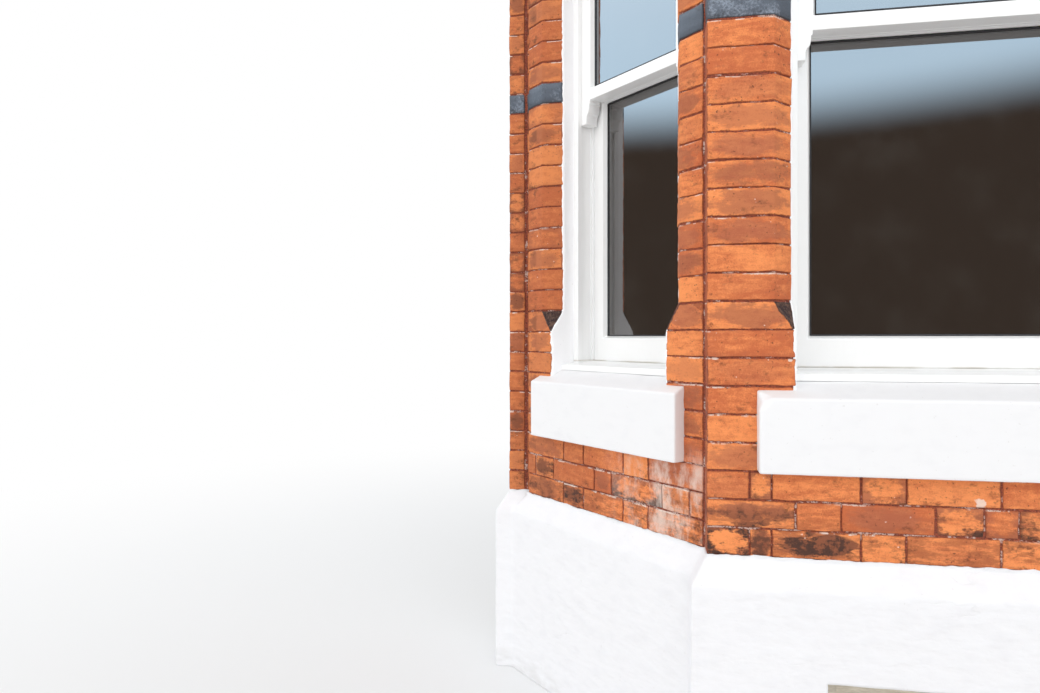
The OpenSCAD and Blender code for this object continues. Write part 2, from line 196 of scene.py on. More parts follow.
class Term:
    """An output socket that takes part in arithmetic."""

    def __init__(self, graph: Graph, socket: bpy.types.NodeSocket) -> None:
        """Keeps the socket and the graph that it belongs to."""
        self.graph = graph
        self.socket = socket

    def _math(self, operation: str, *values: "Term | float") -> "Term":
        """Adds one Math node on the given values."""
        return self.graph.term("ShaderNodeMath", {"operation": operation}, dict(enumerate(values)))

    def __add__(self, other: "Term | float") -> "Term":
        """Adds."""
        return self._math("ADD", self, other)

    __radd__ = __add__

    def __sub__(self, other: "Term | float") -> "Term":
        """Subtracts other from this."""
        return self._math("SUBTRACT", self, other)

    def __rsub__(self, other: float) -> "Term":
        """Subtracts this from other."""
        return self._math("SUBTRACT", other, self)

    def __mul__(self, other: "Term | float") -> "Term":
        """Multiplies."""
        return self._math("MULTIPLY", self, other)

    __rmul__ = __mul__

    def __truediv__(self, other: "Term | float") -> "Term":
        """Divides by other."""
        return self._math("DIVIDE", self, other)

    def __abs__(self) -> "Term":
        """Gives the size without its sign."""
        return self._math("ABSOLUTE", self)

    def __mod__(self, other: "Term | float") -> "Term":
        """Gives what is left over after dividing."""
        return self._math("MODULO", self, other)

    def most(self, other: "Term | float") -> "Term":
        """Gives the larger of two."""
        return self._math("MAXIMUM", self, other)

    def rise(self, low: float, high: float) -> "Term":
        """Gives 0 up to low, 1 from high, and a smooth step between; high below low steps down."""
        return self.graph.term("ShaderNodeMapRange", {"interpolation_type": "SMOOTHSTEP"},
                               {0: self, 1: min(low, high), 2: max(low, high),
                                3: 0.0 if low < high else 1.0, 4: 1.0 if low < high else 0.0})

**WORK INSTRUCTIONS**
Output all of the data above without any alteration.

**OUTPUT OF THE TASK**
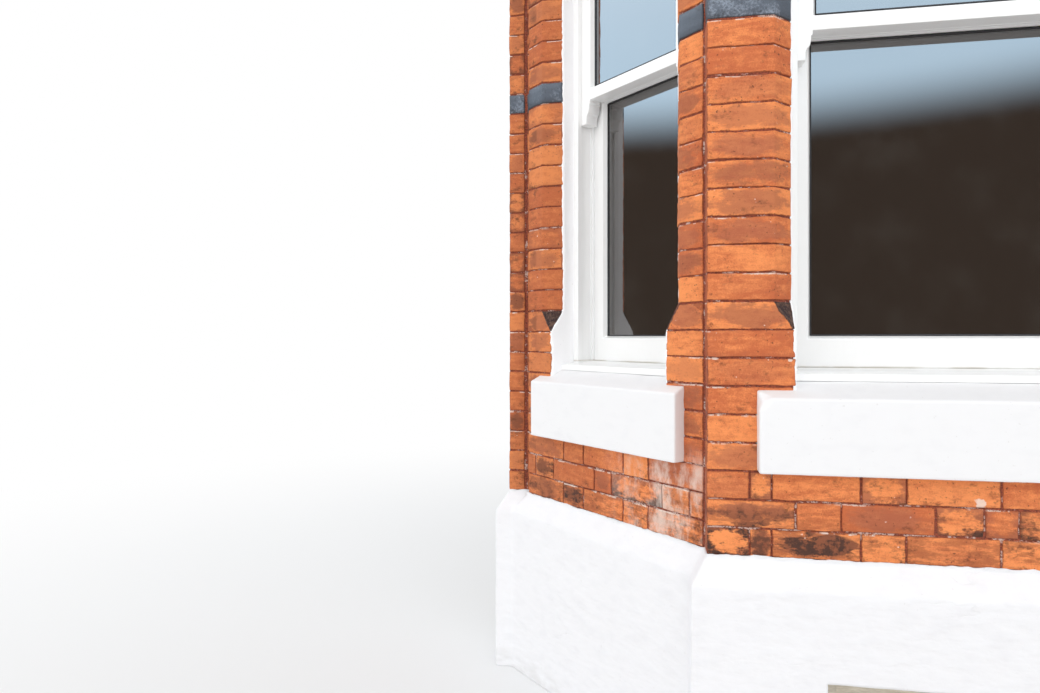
The OpenSCAD and Blender code for this object continues. Write part 2, from line 196 of scene.py on. More parts follow.
class Term:
    """An output socket that takes part in arithmetic."""

    def __init__(self, graph: Graph, socket: bpy.types.NodeSocket) -> None:
        """Keeps the socket and the graph that it belongs to."""
        self.graph = graph
        self.socket = socket

    def _math(self, operation: str, *values: "Term | float") -> "Term":
        """Adds one Math node on the given values."""
        return self.graph.term("ShaderNodeMath", {"operation": operation}, dict(enumerate(values)))

    def __add__(self, other: "Term | float") -> "Term":
        """Adds."""
        return self._math("ADD", self, other)

    __radd__ = __add__

    def __sub__(self, other: "Term | float") -> "Term":
        """Subtracts other from this."""
        return self._math("SUBTRACT", self, other)

    def __rsub__(self, other: float) -> "Term":
        """Subtracts this from other."""
        return self._math("SUBTRACT", other, self)

    def __mul__(self, other: "Term | float") -> "Term":
        """Multiplies."""
        return self._math("MULTIPLY", self, other)

    __rmul__ = __mul__

    def __truediv__(self, other: "Term | float") -> "Term":
        """Divides by other."""
        return self._math("DIVIDE", self, other)

    def __abs__(self) -> "Term":
        """Gives the size without its sign."""
        return self._math("ABSOLUTE", self)

    def __mod__(self, other: "Term | float") -> "Term":
        """Gives what is left over after dividing."""
        return self._math("MODULO", self, other)

    def most(self, other: "Term | float") -> "Term":
        """Gives the larger of two."""
        return self._math("MAXIMUM", self, other)

    def rise(self, low: float, high: float) -> "Term":
        """Gives 0 up to low, 1 from high, and a smooth step between; high below low steps down."""
        return self.graph.term("ShaderNodeMapRange", {"interpolation_type": "SMOOTHSTEP"},
                               {0: self, 1: min(low, high), 2: max(low, high),
                                3: 0.0 if low < high else 1.0, 4: 1.0 if low < high else 0.0})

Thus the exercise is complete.